The Competition Commission is a statutory body constituted in terms of the Competition Act. While the commission is the investigative and enforcement agency, the Competition Tribunal is the adjudicative body which rubber stamps decisions and adjudicates on matters referred to it by the commission. The Competition Appeal Court considers appeals against the decisions of the tribunal.

One of the purposes of the Competition Commission is to investigate, control, and evaluate restrictive business practices, abuse of dominant positions, and mergers in order to achieve equity and efficiency in the South African economy. It does this to promote employment and advance the social and economic welfare of South Africans, among many other things.

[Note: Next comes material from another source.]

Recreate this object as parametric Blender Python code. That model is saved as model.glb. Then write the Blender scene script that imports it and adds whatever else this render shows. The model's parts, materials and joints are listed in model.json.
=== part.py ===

Earlier this year, Johannesburg Stock Exchange-listed Brimstone Investment Corporation bowed out of the multibillion-rand foreign direct investment (FDI) deal led by CBC to buy South Africa’s biggest dairy producer. This followed huge pressure from anti-Israel lobby groups, who accused CBC of being complicit in human-rights abuses and violating international law.

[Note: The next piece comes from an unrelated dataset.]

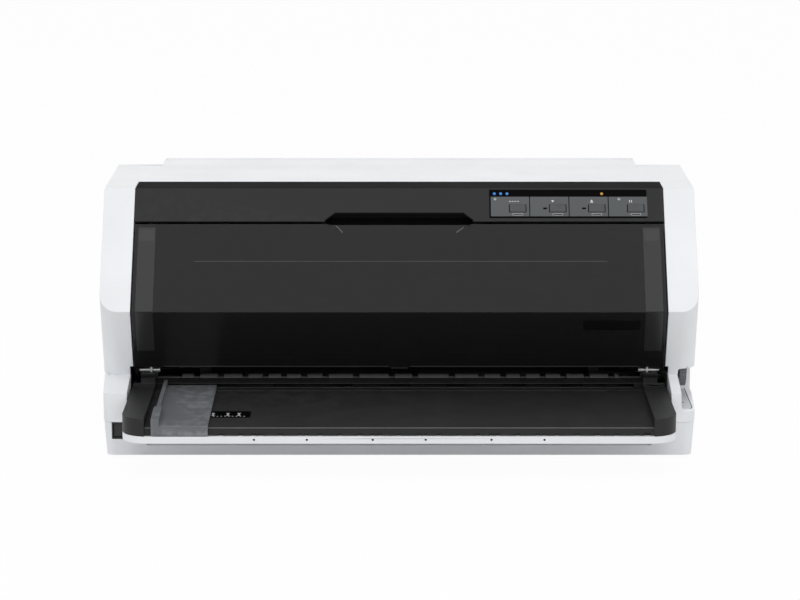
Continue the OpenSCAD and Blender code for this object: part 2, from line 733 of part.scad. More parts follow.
// Rubber rollers spread evenly along a shaft
module roller(at, r, rod_r, count, pitch, length, ends) {
    rod_x(ends[0], ends[1], at, rod_r);
    for (i = [0:count - 1]) let (x = (i - (count - 1) / 2) * pitch)
        rod_x(x - length / 2, x + length / 2, at, r);
}
module front_feed_roller() {
    color(rubber) roller(front_roller, roller_r, shaft_r, 8, 47, 30, [-204, gear_x[1] + 0.4]);
}
module rear_feed_roller() {
    color(rubber) {
        roller(rear_roller, roller_r, shaft_r, 6, 52, 30, [-209.6, gear_x[1] + 0.4]);
        rod_x(tractor_belt_x[0], tractor_belt_x[1], rear_roller, belt_pulley_r);
    }
}
module front_pinch_roller() {
    // middles of the gaps between its rubber sleeves, left to right
    gaps = [-179.5, -165, -145.5, -125.5, -109, -94, -77.5, -60, -35, -6, 13, 43, 67, 85, 101, 117,
        134, 153, 173, 181.5];
    color(rubber) {
        rod_x(-202.6, 202.6, pinch_front, 2);
        for (i = [1:len(gaps) - 1]) rod_x(gaps[i - 1] + 2.5, gaps[i] - 2.5, pinch_front, pinch_r);
    }
}
module rear_pinch_roller() {
    color(rubber) roller(pinch_rear, pinch_r, 2, 6, 52, 24, [-202.6, 202.6]);
}
module front_roller_gear() {
    color(nylon) gear(roller_teeth, 0, front_roller, gear_x[0], gear_x[1], shaft_r);
}
module rear_roller_gear() {
    color(nylon) gear(roller_teeth, 0, rear_roller, gear_x[0], gear_x[1], shaft_r);
}
module idler_gear() {
    color(nylon) gear(idler_teeth, 180 / idler_teeth, idler_at, gear_x[0], gear_x[1],
        stud_r + running);
}
module feed_motor() {
    color(black) difference() {
        rod_x(168, frame_x, pinion_at, 12);
        rod_x(183, frame_x + 1, pinion_at, motor_shaft_r + running);
    }
}
module feed_pinion() {
    color(nylon) {
        gear(pinion_teeth, 180 + pinion_dir, pinion_at, gear_x[0], gear_x[1], motor_shaft_r - 0.5);
        rod_x(184, gear_x[1], pinion_at, motor_shaft_r);
    }
}

module tractor_guide_shaft() { color(steel) rod_x(-frame_x - 3, frame_x + 3, tractor_guide, 4); }
module tractor_shaft() {
    h = drive_side / 2;
    color(steel) {
        box([-209.6, tractor_drive[0] - h, tractor_drive[1] - h],
            [frame_x + 3, tractor_drive[0] + h, tractor_drive[1] + h]);
        rod_x(tractor_belt_x[0], tractor_belt_x[1], tractor_drive, belt_pulley_r);
    }
}
module tractor_belt() {
    color(rubber) across(tractor_belt_x[0] + 0.4, tractor_belt_x[1] - 0.4) difference() {
        polygon(loop_points(rear_roller, tractor_drive, belt_pulley_r + running + belt_t));
        polygon(loop_points(rear_roller, tractor_drive, belt_pulley_r + running));
    }
}
// Right-hand tractor body centred on x = 0; its door hinges on the +x side
module tractor_body() {
    difference() {
        union() {
            box([-11, 103, 82], [11, 146, 100]);
            for (y = [[104, 109], [139, 144]]) box([10, y[0], 92], [17, y[1], 105.3]);
            translate([door_pin[0], 144, door_pin[1]]) rotate([90, 0, 0]) cylinder(h = 40, r = 1.5);
        }
        rod_x(-12, 18, tractor_guide, 4 + running);
        rod_x(-12, 12, tractor_drive, 6 + running);
        box([-4, 118.5, 70], [4, 150, 110]);
    }
}
module sprocket_wheel() {
    difference() {
        union() {
            rod_x(-3, 3, tractor_drive, 12);
            rod_x(-10.6, 10.6, tractor_drive, 6);
            for (i = [0:11]) translate([0, tractor_drive[0], tractor_drive[1]])
                rotate([15 + i * 30, 0, 0]) translate([0, 0, 11]) cylinder(h = 3.6, r = 1.4);
        }
        box([-12, tractor_drive[0] - 3.6, tractor_drive[1] - 3.6],
            [12, tractor_drive[0] + 3.6, tractor_drive[1] + 3.6]);
    }
}
module tractor_door() {
    difference() {
        union() {
            box([-10.5, 109.6, 105.6], [14, 138.4, 107.2]);
            translate([door_pin[0], 138.4, door_pin[1]]) rotate([90, 0, 0])
                cylinder(h = 28.8, r = 2.8);
            box([11.7, 109.6, 103], [14.5, 138.4, 107.2]);
        }
        translate([door_pin[0], 150, door_pin[1]]) rotate([90, 0, 0])
            cylinder(h = 50, r = 1.5 + running);
        box([-3.6, 119, 100], [3.6, 150, 110]);
    }
}
module right_tractor() { color(black) translate([tractor_x, 0, 0]) tractor_body(); }
module left_tractor() { color(black) mirror([1, 0, 0]) translate([tractor_x, 0, 0]) tractor_body(); }
module right_sprocket() { color(nylon) translate([tractor_x, 0, 0]) sprocket_wheel(); }
module left_sprocket() { color(nylon) translate([-tractor_x, 0, 0]) sprocket_wheel(); }
module right_tractor_door() { color(accent) translate([tractor_x, 0, 0]) tractor_door(); }
module left_tractor_door() {
    color(accent) mirror([1, 0, 0]) translate([tractor_x, 0, 0]) tractor_door();
}

module rear_sheet_guide() {
    skin = 2.5;
    end_s = rear_len - 8;
    top = [lip_front, lip_crest, [92, lip_crest[1]], on_rear(end_s, 4)];
    color(white) difference() {
        union() {
            across(-sheet_half, sheet_half) polygon(band(top, -skin));
            both() across(sheet_half - skin, sheet_half)
                polygon(concat(top, [on_rear(end_s, 0.3), on_rear(0.6, 0.3)]));
        }
        both() rod_x(sheet_half - skin - 1, sheet_half + 1, lip_pivot, lip_pin_r + running);
    }
}

module main_board() {
    color(board_green) {
        box([20, 84, 12], [195, 180, 13.6]);
        for (x = [26, 189], y = [90, 170]) translate([x, y, 6]) cylinder(h = 6.2, r = 3);
        box([50, 100, 13.6], [78, 128, 16]);
        for (x = [100, 125, 150]) box([x, 105, 13.6], [x + 12, 125, 15.6]);
    }
}
module interface_sockets() {
    color(black) {
        difference() {
            box([96, 170, 13.6], [149, rear_y - 0.5, 26]);
            box([100, rear_y - 7, 16], [145, rear_y + 5, 24]);
        }
        difference() {
            box([166, 172, 13.6], [177, rear_y - 0.5, 24.5]);
            box([167.5, rear_y - 8, 15], [175.5, rear_y + 5, 23]);
        }
    }
}
module power_supply() {
    color(steel) {
        box([-195, 70, 6], [-90, 160, 9]);
        box([-190, 80, 9], [-150, 120, 40]);
        for (y = [132, 148]) translate([-170, y, 9]) cylinder(h = 28, r = 7);
        for (i = [0:5]) box([-140 + i * 7, 80, 9], [-138 + i * 7, 150, 34]);
    }
}
module mains_inlet() {
    color(black) {
        difference() {
            box([-203.5, 165, 8.5], [-176.5, rear_y - 0.4, 25.5]);
            box([-200, 171, 11], [-180, rear_y + 5, 23]);
        }
        for (x = [-196, -190, -184]) box([x - 0.8, 170, 12.6], [x + 0.8, rear_y - 4, 16.6]);
    }
}

upper_case();
lower_case();
fascia();
control_panel();
indicator_lamps();
panel_board();
menu_key();
line_feed_key();
load_key();
pause_key();
printer_cover();
cover_hinge_pins();
table_tray();
table_base();
edge_guide();
paper_feed_knob();
power_switch();
switch_body();
rubber_feet();
case_screws();
left_side_frame();
right_side_frame();
cross_beam();
platen();
front_paper_guide();
rear_paper_guide();
guide_shaft();
carriage();
print_head();
carriage_motor();
motor_pulley();
idler_pulley();
belt_tensioner();
carriage_belt();
ribbon_cartridge();
ribbon_knob();
front_feed_roller();
front_roller_gear();
front_pinch_roller();
rear_feed_roller();
rear_roller_gear();
rear_pinch_roller();
idler_gear();
feed_motor();
feed_pinion();
shaft_bushes();
tractor_guide_shaft();
tractor_shaft();
tractor_belt();
left_tractor();
right_tractor();
left_sprocket();
right_sprocket();
left_tractor_door();
right_tractor_door();
rear_sheet_guide();
main_board();
interface_sockets();
power_supply();
mains_inlet();
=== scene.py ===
"""Looks of a flatbed dot matrix printer: finishes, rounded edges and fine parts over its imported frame.

Sizes are in millimetres unless a name says otherwise, and MM turns them into the frame's metres.
"""

import json
import logging
import math
from collections.abc import Iterable, Mapping, Sequence
from dataclasses import dataclass
from enum import Enum
from functools import cache
from typing import Any

import bmesh
import bpy
from mathutils import Matrix, Vector

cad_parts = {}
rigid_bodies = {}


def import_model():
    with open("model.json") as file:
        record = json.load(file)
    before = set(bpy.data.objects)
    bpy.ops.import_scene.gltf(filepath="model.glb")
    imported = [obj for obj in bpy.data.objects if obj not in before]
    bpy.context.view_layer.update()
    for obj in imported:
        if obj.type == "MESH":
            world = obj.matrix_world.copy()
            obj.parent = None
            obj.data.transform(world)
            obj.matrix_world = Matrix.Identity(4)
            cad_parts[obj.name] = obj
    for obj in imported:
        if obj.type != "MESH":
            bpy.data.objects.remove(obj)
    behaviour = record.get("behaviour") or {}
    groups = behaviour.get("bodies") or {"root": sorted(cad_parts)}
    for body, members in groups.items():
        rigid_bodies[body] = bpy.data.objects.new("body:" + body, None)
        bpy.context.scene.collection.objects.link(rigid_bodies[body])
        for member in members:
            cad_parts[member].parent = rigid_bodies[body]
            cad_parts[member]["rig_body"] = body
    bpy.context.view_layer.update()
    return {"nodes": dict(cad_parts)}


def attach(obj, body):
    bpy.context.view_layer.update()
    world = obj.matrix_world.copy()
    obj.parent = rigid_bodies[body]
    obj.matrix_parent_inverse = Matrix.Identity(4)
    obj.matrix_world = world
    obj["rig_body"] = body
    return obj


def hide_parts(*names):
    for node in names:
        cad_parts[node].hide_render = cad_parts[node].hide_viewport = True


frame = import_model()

log = logging.getLogger("printer")

MM = 0.001
WELD = 2e-6
FLAT = math.radians(0.4)
SHARP = math.radians(32)
CLOUD_LOW, CLOUD_HIGH = 0.3, 0.7

Colour = tuple[float, float, float]
Point = tuple[float, float]
Span = tuple[float, float]
Spot = tuple[float, float, float]
Box = tuple[float, float, float, float]
Outline = Sequence[Point]


def shade(red: int, green: int, blue: int) -> Colour:
    """A colour from its 0 to 255 display values, as the linear values that materials take.

    Args:
        red: Red, 0 to 255.
        green: Green, 0 to 255.
        blue: Blue, 0 to 255.

    Returns:
        Linear red, green and blue.
    """
    def linear(value: float) -> float:
        """One channel, from display to linear."""
        return value / 12.92 if value <= 0.04045 else ((value + 0.055) / 1.055) ** 2.4

    return linear(red / 255), linear(green / 255), linear(blue / 255)


def toned(colour: Colour, factor: float) -> Colour:
    """The colour made lighter or darker by a factor."""
    return colour[0] * factor, colour[1] * factor, colour[2] * factor


class Slot(Enum):
    """The record's material slots, which each part lists beside its finish."""

    CASE = "case_white"
    TRIM = "dark_trim"
    SMOKED = "smoked_cover"
    PANEL = "panel_black"
    LAMP = "lamp_blue"
    BOARD = "circuit_board"
    KEY = "key_grey"
    ACCENT = "accent_grey"
    BLACK = "black_plastic"
    BRIGHT = "bright_steel"
    SHEET = "sheet_steel"
    RUBBER = "rubber"
    NYLON = "nylon"
    MOTOR = "motor_black"
    CAST = "cast_aluminium"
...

Investment company Brimstone was forced to reconsider its participation after the “widespread outrage”. The consortium, however, reiterated its commitment to the deal in spite of this.

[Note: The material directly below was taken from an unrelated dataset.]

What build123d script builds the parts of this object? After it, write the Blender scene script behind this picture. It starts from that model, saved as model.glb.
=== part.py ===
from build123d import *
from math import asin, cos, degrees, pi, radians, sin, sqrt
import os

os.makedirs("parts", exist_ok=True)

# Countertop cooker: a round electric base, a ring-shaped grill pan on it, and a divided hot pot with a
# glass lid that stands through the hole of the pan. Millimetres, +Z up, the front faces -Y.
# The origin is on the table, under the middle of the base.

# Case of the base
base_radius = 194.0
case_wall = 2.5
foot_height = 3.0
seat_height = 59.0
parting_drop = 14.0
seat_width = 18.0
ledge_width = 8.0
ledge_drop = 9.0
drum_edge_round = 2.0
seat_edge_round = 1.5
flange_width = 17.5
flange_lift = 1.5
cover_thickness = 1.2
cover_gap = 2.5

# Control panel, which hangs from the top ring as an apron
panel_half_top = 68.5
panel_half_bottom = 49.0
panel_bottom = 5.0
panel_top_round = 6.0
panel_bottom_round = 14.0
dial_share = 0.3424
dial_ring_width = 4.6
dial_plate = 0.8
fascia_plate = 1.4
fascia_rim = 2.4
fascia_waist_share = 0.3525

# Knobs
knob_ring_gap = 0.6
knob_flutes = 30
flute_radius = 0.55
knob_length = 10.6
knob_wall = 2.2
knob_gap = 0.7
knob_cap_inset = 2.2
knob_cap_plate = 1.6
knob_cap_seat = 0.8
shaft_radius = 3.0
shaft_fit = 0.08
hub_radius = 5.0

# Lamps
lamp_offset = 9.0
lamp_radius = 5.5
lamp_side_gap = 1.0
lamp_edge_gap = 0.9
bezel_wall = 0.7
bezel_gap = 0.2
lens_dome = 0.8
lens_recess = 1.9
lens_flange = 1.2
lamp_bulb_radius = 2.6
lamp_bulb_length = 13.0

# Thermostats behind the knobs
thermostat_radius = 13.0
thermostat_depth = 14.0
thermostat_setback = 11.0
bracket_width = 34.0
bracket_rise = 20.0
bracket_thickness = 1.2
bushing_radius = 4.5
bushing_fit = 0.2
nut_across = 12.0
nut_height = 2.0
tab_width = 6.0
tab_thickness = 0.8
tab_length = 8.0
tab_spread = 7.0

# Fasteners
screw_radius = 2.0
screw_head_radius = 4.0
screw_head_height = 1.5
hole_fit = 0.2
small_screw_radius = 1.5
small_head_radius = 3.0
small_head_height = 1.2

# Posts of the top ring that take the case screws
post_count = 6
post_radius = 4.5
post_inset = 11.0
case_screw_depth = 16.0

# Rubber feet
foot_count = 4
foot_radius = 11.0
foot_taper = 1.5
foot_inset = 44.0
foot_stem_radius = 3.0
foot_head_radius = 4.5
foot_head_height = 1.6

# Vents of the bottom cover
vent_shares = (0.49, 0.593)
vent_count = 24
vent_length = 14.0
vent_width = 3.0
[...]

The alleged threats and intimidation by BDS-SA and other anti-Israel lobby groups took their toll on Mustaq Brey, the chief executive of the JSE-listed company. Brey and his partner, Fred Robertson, the executive chairman and co-founder of the successful, proudly South African company, faced a barrage of questions at the Brimstone annual general meeting (AGM) held recently.

Marc Hasenfuss of BusinessLIVE said Robertson fielded heated questions at the meeting. “Judging by the audience reaction, there are a few shareholders quite bitter that the sweet, sweet Clover deal slipped away,” he wrote.

The Israeli-led deal appears to be going ahead in spite of Brimstone’s exit. Brimstone engaged in negotiations with potential replacement black economic empowerment (BEE) investors to take up its 15% in the consortium.

CBC is leading the transaction as the biggest shareholder in the Milco consortium (the entity that has offered R4.8 billion to buy Clover Industries).

According to Clover, the conditions of the deal relate to, among other things, employment and local procurement “which were part of the investment case for the consortium Milco SA. The conditions applicable to the implementation of the Clover scheme are acceptable to both parties.”

The Competition Tribunal’s hearings are open to the public. In almost all cases, three tribunal members must hear a case and make a decision. Clover said the tribunal hearing would take place in coming weeks.

CBC, which is Israel’s leading maker and distributor of popular beverages including Coca-Cola, Fuze Tea, Tuborg, and Carlsberg beers, sees the Clover deal as a way of expanding its operations in Africa. Clover, meanwhile, has 8 000 employees, and operates 13 plants.

The transaction will culminate in Clover’s de-listing.